Handling Delay in Real-Time Reinforcement Learning
Ivan Anokhin, Rishav Rishav, Matthew Riemer, Stephen Chung, Irina Rish, Samira Ebrahimi Kahou
TL;DR
This work tackles real-time reinforcement learning under observational delay caused by parallel neural computation. By introducing temporal skip connections and history-augmented observations, the authors reduce delay-induced regret while maintaining, and often enhancing, policy expressivity. They validate the approach across MuJoCo, MinAtar, and MiniGrid, showing strong performance and substantial inference-time speed-ups on GPUs (up to $350\%$) with modest trade-offs in more complex environments. The results establish a practical pathway for efficient, real-time RL agents and outline limitations and future directions, including stochastic delays and scaling to deeper architectures.
Abstract
Real-time reinforcement learning (RL) introduces several challenges. First, policies are constrained to a fixed number of actions per second due to hardware limitations. Second, the environment may change while the network is still computing an action, leading to observational delay. The first issue can partly be addressed with pipelining, leading to higher throughput and potentially better policies. However, the second issue remains: if each neuron operates in parallel with an execution time of $τ$, an $N$-layer feed-forward network experiences observation delay of $τN$. Reducing the number of layers can decrease this delay, but at the cost of the network's expressivity.

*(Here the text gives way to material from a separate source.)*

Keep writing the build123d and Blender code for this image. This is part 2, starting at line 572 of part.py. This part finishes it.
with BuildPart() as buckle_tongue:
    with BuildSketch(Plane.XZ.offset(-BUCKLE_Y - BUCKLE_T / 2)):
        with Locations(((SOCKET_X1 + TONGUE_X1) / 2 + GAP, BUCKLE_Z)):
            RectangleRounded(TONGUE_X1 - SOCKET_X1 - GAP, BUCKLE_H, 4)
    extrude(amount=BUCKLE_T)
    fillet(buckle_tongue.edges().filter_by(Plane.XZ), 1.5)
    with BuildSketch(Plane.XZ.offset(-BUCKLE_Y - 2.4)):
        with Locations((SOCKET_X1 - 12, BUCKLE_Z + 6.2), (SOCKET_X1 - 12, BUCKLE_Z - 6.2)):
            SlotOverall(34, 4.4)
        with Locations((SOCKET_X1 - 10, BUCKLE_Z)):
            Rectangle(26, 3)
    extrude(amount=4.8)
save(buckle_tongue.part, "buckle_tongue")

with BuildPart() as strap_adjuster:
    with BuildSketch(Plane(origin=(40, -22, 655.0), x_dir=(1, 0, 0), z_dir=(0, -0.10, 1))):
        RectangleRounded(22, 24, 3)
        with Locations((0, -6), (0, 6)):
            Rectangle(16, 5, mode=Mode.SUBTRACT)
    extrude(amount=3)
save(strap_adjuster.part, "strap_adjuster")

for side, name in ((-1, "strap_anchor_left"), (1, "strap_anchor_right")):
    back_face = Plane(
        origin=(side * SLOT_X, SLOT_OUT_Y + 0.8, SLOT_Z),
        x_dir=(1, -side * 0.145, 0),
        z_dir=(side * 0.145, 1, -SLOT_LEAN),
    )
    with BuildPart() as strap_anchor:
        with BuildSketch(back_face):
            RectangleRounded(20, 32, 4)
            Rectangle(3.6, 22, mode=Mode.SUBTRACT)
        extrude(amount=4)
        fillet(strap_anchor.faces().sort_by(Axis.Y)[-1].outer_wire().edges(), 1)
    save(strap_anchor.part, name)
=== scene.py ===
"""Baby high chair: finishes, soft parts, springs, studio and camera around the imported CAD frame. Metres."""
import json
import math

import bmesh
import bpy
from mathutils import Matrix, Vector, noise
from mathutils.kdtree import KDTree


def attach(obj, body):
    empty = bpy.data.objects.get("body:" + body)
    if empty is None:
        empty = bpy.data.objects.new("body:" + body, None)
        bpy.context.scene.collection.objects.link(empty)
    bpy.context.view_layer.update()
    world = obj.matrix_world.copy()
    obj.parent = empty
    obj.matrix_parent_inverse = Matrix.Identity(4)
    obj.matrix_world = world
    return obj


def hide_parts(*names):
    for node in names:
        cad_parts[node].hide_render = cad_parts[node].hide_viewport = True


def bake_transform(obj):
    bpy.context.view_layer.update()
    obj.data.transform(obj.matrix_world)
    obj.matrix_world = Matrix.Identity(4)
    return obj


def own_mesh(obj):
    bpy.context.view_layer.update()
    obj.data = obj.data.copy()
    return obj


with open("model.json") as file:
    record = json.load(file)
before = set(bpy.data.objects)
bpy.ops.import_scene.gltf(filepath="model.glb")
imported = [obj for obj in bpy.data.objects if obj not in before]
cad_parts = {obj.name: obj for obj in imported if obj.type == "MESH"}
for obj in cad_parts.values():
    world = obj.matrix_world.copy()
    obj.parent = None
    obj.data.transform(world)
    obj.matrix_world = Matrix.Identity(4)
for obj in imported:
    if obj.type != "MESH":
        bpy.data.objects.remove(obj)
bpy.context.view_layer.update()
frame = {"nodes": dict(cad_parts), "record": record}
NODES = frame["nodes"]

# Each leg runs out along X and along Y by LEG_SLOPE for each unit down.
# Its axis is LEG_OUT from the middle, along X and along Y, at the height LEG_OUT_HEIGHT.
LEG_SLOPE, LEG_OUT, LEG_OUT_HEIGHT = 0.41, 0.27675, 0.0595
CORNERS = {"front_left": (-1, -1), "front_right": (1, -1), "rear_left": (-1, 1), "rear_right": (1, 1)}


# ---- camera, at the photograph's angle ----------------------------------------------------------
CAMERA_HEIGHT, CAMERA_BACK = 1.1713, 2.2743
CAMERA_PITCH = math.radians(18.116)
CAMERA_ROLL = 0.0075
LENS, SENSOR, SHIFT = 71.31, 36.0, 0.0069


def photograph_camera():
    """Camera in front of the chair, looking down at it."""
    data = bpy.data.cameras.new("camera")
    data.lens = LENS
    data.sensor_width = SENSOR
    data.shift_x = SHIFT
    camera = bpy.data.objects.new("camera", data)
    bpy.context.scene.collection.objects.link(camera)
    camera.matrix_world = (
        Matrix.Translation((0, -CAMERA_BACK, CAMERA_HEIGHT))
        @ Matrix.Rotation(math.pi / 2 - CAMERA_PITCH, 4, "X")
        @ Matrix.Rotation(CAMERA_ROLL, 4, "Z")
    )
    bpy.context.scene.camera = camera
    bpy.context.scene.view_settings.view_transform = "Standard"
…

In this work, we explore the trade-off between minimizing delay and network's expressivity. We present a theoretically motivated solution that leverages temporal skip connections combined with history-augmented observations. We evaluate several architectures and show that those incorporating temporal skip connections achieve strong performance across various neuron execution times, reinforcement learning algorithms, and environments, including four Mujoco tasks and all MinAtar games. Moreover, we demonstrate parallel neuron computation can accelerate inference by 6-350% on standard hardware. Our investigation into temporal skip connections and parallel computations paves the way for more efficient RL agents in real-time setting.